The solution is clear but radical. That whole gambling casino―derivatives, interest-rate swaps, debt-default swaps, and every other instrument (perhaps excluding simple commodities futures) that gambles on uncertain future events―has become a cancer on society. And, as the numbers above show, the tumor is now far larger than the patient.
So the only way we can possibly survive is to quarantine, separate, and excise the tumor from the real economy, and eventually outlaw all but the most demonstrably beneficial gambling instruments. Otherwise, what eventually happens to all gambling addicts will happen to us. The bet will come along that starts the $600 trillion house of cards falling, and all of us will lose. Big.
Excising the huge tumor was what I and many observers thought we were trying to do in 2008-2009. But we never followed through. The gamblers were throwing too big a party. They got us to bail them out, and then they bought us off with piles of money and deeply entrenched political power. Nothing important changed, and the casinos stayed in business. They even grew.
Now the EU’s pols are poised to do the very same thing again: bail out the casinos and gamblers, let their game go on, and hope the next Great Unraveling will occur when they are safely out of office and running global charities for the increasingly numerous victims of their folly.
What assurance do we have that the same collapse won’t happen again, much bigger this time? Absolutely none. We have strong evidence to the contrary. The collapse of Dexia is a precise mirror of the collapse of AIG here that precipitated the Crash of 2008. And the world’s chief casino, Goldman Sachs, is the same one that, by making collateral calls, helped pull the plug in both cases.

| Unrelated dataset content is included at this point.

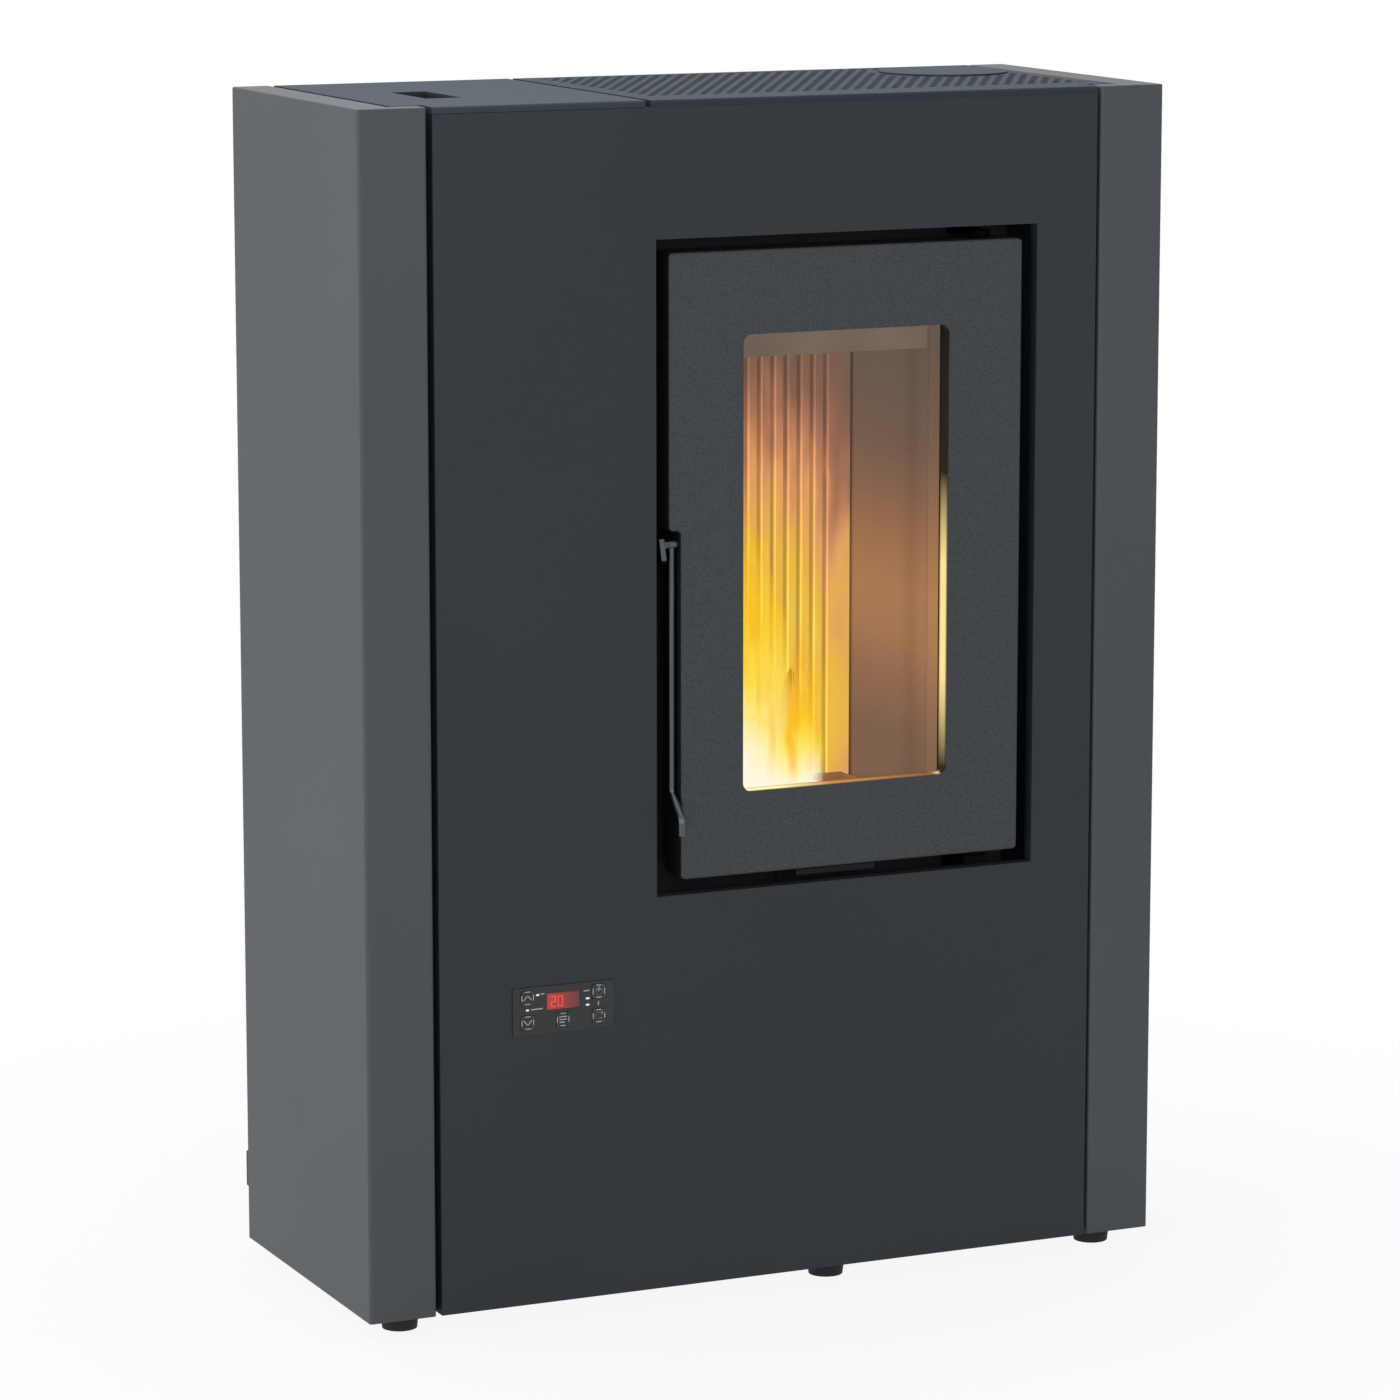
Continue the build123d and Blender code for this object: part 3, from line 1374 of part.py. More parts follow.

All we have is assurances of Very Serious People like Tim Geithner and the CEOs of the casinos that things are under control. If you believe them, you deserve what’s going to happen to you and yours if you don’t start preparing seriously for a Second Great Depression. And this time, like the first time, it will be absolutely global, with the possible exception of China, because there is no sign that any Very Serious Person, anywhere in the world, is wising up.